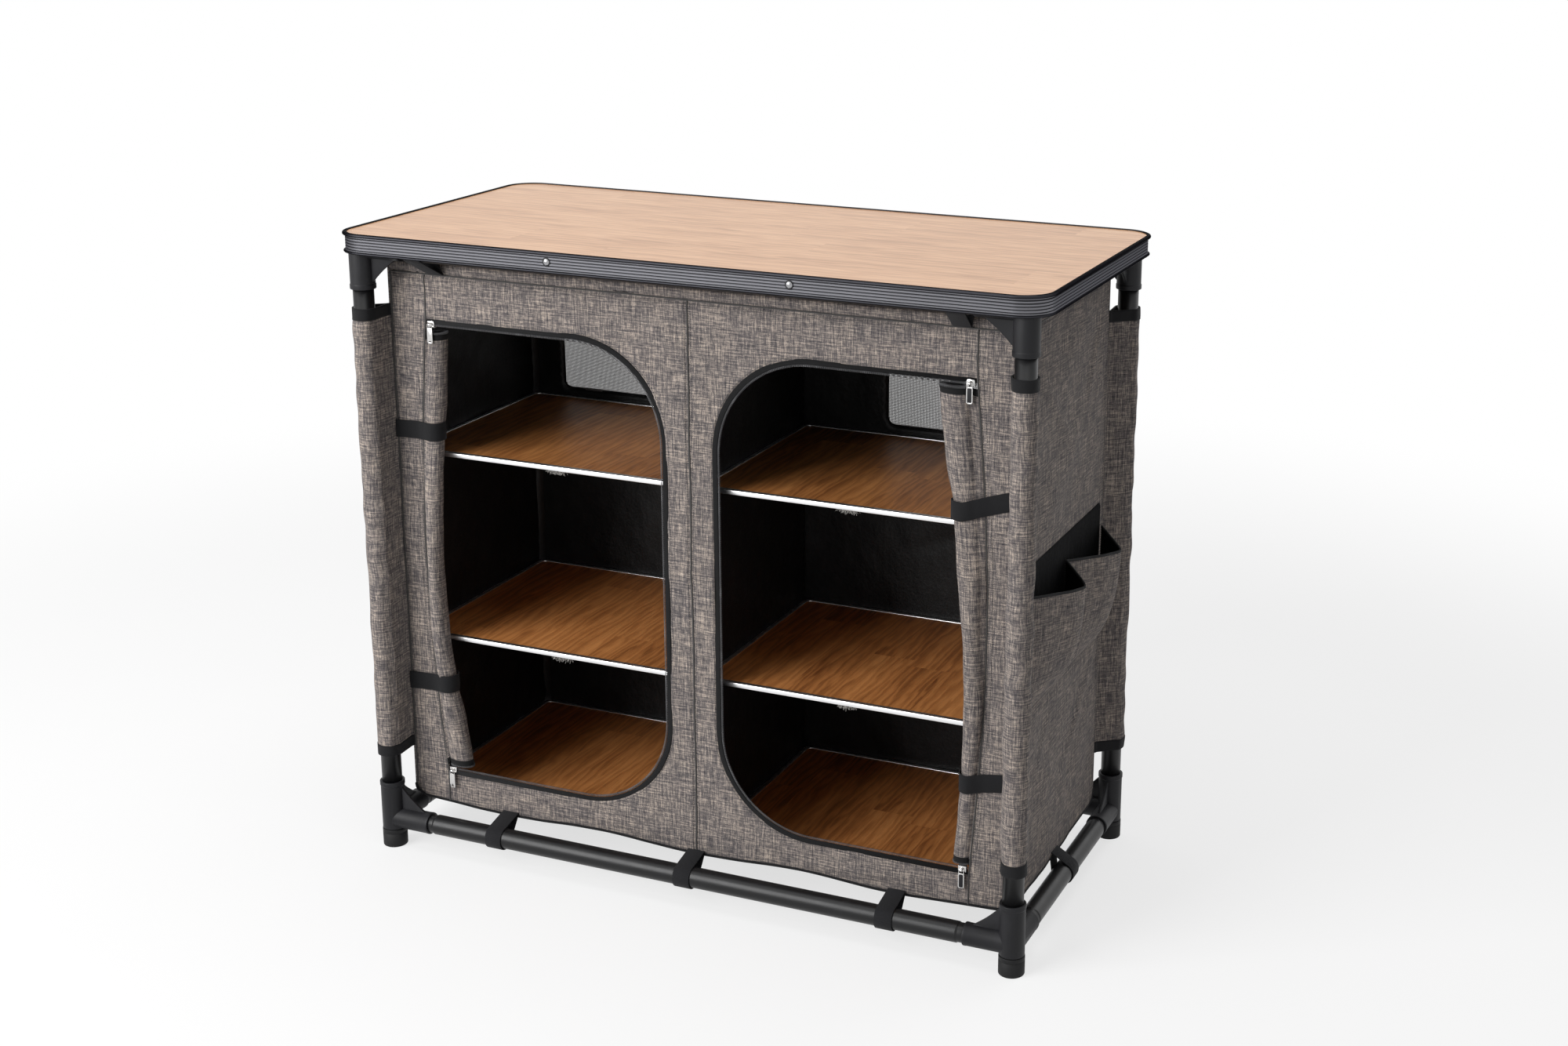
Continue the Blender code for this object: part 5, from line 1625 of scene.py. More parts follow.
    def _walls(self) -> dict[str, Panel]:
        """The four outer walls."""
        inner_x = self.half_x - self.cloth - 0.0003
        window = rounded_box(self.window_low, self.window_high, self.window_corner, 8)
        doors = [self.opening(), [(-u, v) for u, v in self.opening()]]
        windows = [window, [(-u, v) for u, v in window]]
        side = self._wall_outline(self.half_y, self.side_bottom, 0.004)
        flipped = [(-u, v) for u, v in reversed(side)]
        return {
            "front": Panel("panel_front", (0, -self.half_y, 0), (1, 0, 0), (0, 0, 1),
                           self._wall_outline(inner_x, self.bottom, looped=True), self._front_relief, doors, 0.0042),
            "rear": Panel("panel_rear", (0, self.half_y, 0), (-1, 0, 0), (0, 0, 1),
                          self._wall_outline(inner_x, self.bottom, looped=True), self._rear_relief, windows, 0.0075),
            "right": Panel("panel_right", (self.half_x, 0, 0), (0, 1, 0), (0, 0, 1), side,
                           self._side_relief, (), 0.0055),
            "left": Panel("panel_left", (-self.half_x, 0, 0), (0, -1, 0), (0, 0, 1), flipped,
                          self._side_relief, (), 0.0055)}

    def build(self) -> dict[str, Panel]:
        """Cut, hang and sew the whole cloth body.

        Returns:
            The outer walls by name.
        """
        made, walls = self.bench.finishes, self._walls()
        for label, panel in walls.items():
            piece = self.bench.put_cloth(f"cloth_wall_{label}", panel.shape().mesh(panel.name, False),
                                         self.cloth, "grey_melange_cloth", made.cloth, made.lining,
                                         nodes=[panel.name])
        self._windows(walls["rear"])
        self._linings()
        self._seams(walls)
        return walls

    def _windows(self, rear: Panel) -> None:
        """Net in the rear windows."""
        made = self.bench.finishes
        for side in Side:
            low_u, high_u = sorted(side.value * -u for u in (self.window_low[0], self.window_high[0]))
            outline = rounded_box((low_u - 0.004, self.window_low[1] - 0.004),
                                  (high_u + 0.004, self.window_high[1] + 0.004), self.window_corner, 8)
            net = Panel("net", (0, self.half_y - 0.0009, 0), rear.across, rear.up, outline,
                        lambda u, v: ripple(u, v, 35, 0.10) * 0.0006, (), 0.009)
            mesh = net.shape().mesh("net", False)
            piece = self.bench.put_cloth(f"window_net_{side.label}", mesh, 0.0002, "grey_melange_cloth",
                                         made.net, made.net)
            ring = np.array(rounded_box((low_u, self.window_low[1]), (high_u, self.window_high[1]),
                                        self.window_corner, 8))
            edge = grown_outline(ring, 0.0012)
            line = rear.place(resampled([*edge, edge[0]], 0.004)[:-1])
            across = np.cross(np.roll(line, -1, axis=0) - np.roll(line, 1, axis=0), (0.0, 1.0, 0.0))
            across /= np.linalg.norm(across, axis=1)[:, None]
            band = ribbon(line, across, 0.0075, 0.0030, looped=True)
            self.bench.put(f"window_binding_{side.label}", band.mesh("binding"), made.binding, "black_webbing")
            self.stitches.append(rear.seam([*grown_outline(ring, 0.0036), grown_outline(ring, 0.0036)[0]], 0.0016))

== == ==

■ **EXERCISE BRIEF**
The whole listing above needs to be written out again exactly.

■ **FINISHED EXERCISE**
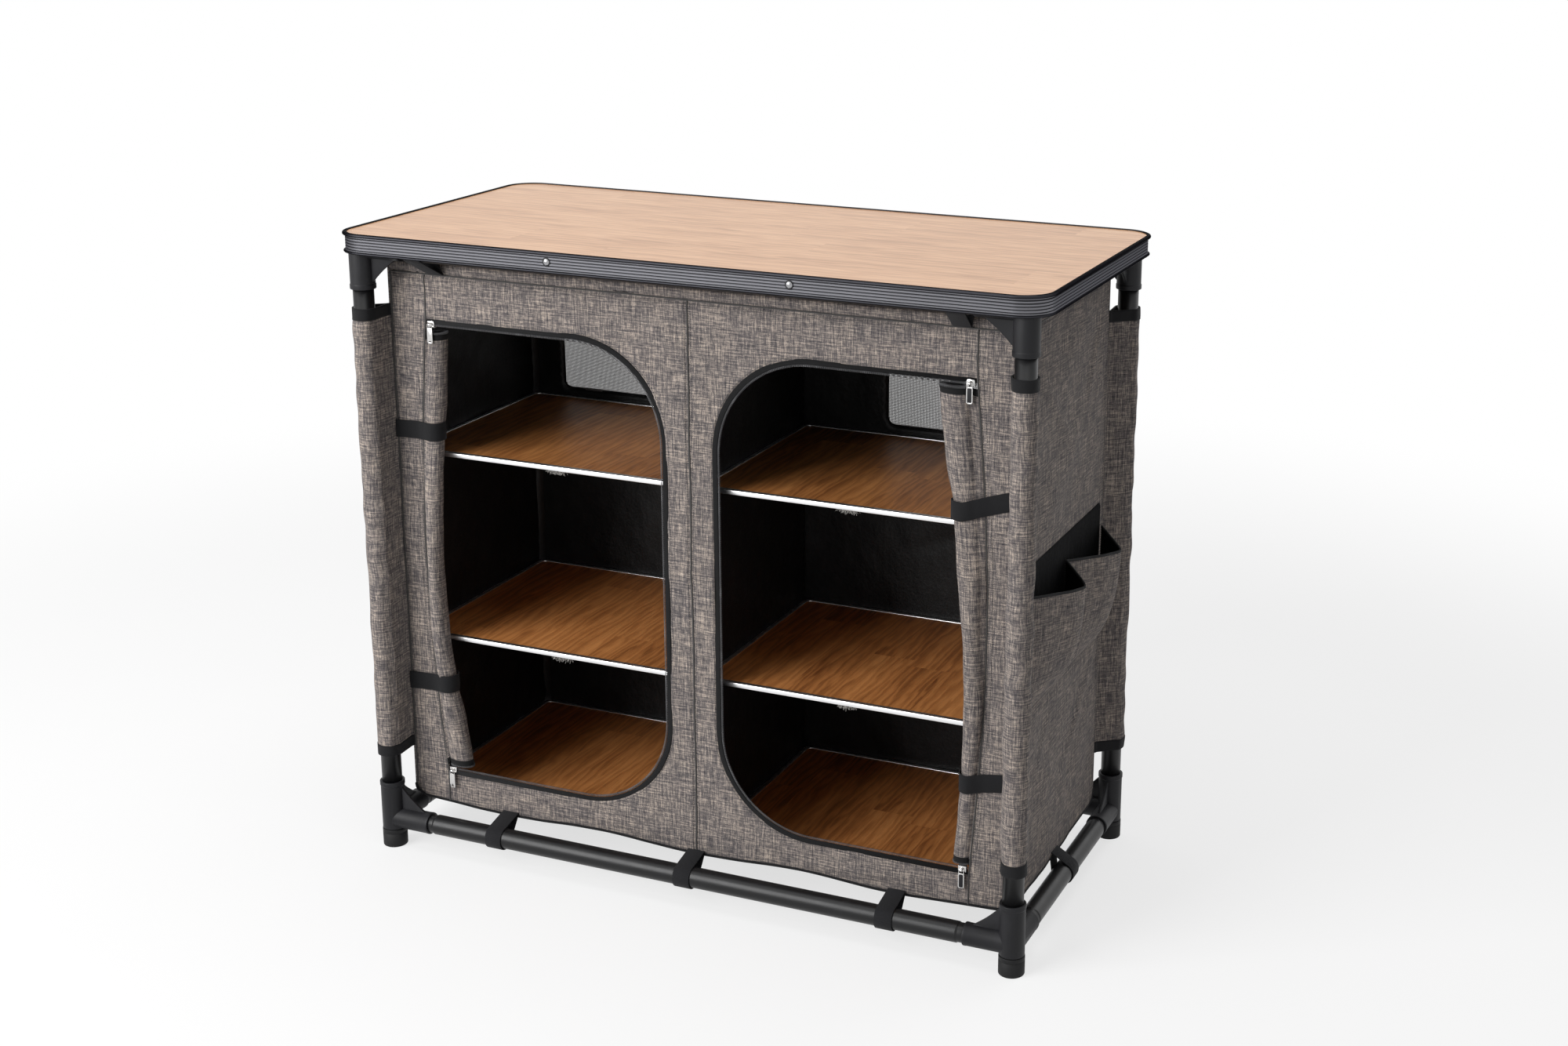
Continue the Blender code for this object: part 5, from line 1625 of scene.py. More parts follow.
    def _walls(self) -> dict[str, Panel]:
        """The four outer walls."""
        inner_x = self.half_x - self.cloth - 0.0003
        window = rounded_box(self.window_low, self.window_high, self.window_corner, 8)
        doors = [self.opening(), [(-u, v) for u, v in self.opening()]]
        windows = [window, [(-u, v) for u, v in window]]
        side = self._wall_outline(self.half_y, self.side_bottom, 0.004)
        flipped = [(-u, v) for u, v in reversed(side)]
        return {
            "front": Panel("panel_front", (0, -self.half_y, 0), (1, 0, 0), (0, 0, 1),
                           self._wall_outline(inner_x, self.bottom, looped=True), self._front_relief, doors, 0.0042),
            "rear": Panel("panel_rear", (0, self.half_y, 0), (-1, 0, 0), (0, 0, 1),
                          self._wall_outline(inner_x, self.bottom, looped=True), self._rear_relief, windows, 0.0075),
            "right": Panel("panel_right", (self.half_x, 0, 0), (0, 1, 0), (0, 0, 1), side,
                           self._side_relief, (), 0.0055),
            "left": Panel("panel_left", (-self.half_x, 0, 0), (0, -1, 0), (0, 0, 1), flipped,
                          self._side_relief, (), 0.0055)}

    def build(self) -> dict[str, Panel]:
        """Cut, hang and sew the whole cloth body.

        Returns:
            The outer walls by name.
        """
        made, walls = self.bench.finishes, self._walls()
        for label, panel in walls.items():
            piece = self.bench.put_cloth(f"cloth_wall_{label}", panel.shape().mesh(panel.name, False),
                                         self.cloth, "grey_melange_cloth", made.cloth, made.lining,
                                         nodes=[panel.name])
        self._windows(walls["rear"])
        self._linings()
        self._seams(walls)
        return walls

    def _windows(self, rear: Panel) -> None:
        """Net in the rear windows."""
        made = self.bench.finishes
        for side in Side:
            low_u, high_u = sorted(side.value * -u for u in (self.window_low[0], self.window_high[0]))
            outline = rounded_box((low_u - 0.004, self.window_low[1] - 0.004),
                                  (high_u + 0.004, self.window_high[1] + 0.004), self.window_corner, 8)
            net = Panel("net", (0, self.half_y - 0.0009, 0), rear.across, rear.up, outline,
                        lambda u, v: ripple(u, v, 35, 0.10) * 0.0006, (), 0.009)
            mesh = net.shape().mesh("net", False)
            piece = self.bench.put_cloth(f"window_net_{side.label}", mesh, 0.0002, "grey_melange_cloth",
                                         made.net, made.net)
            ring = np.array(rounded_box((low_u, self.window_low[1]), (high_u, self.window_high[1]),
                                        self.window_corner, 8))
            edge = grown_outline(ring, 0.0012)
            line = rear.place(resampled([*edge, edge[0]], 0.004)[:-1])
            across = np.cross(np.roll(line, -1, axis=0) - np.roll(line, 1, axis=0), (0.0, 1.0, 0.0))
            across /= np.linalg.norm(across, axis=1)[:, None]
            band = ribbon(line, across, 0.0075, 0.0030, looped=True)
            self.bench.put(f"window_binding_{side.label}", band.mesh("binding"), made.binding, "black_webbing")
            self.stitches.append(rear.seam([*grown_outline(ring, 0.0036), grown_outline(ring, 0.0036)[0]], 0.0016))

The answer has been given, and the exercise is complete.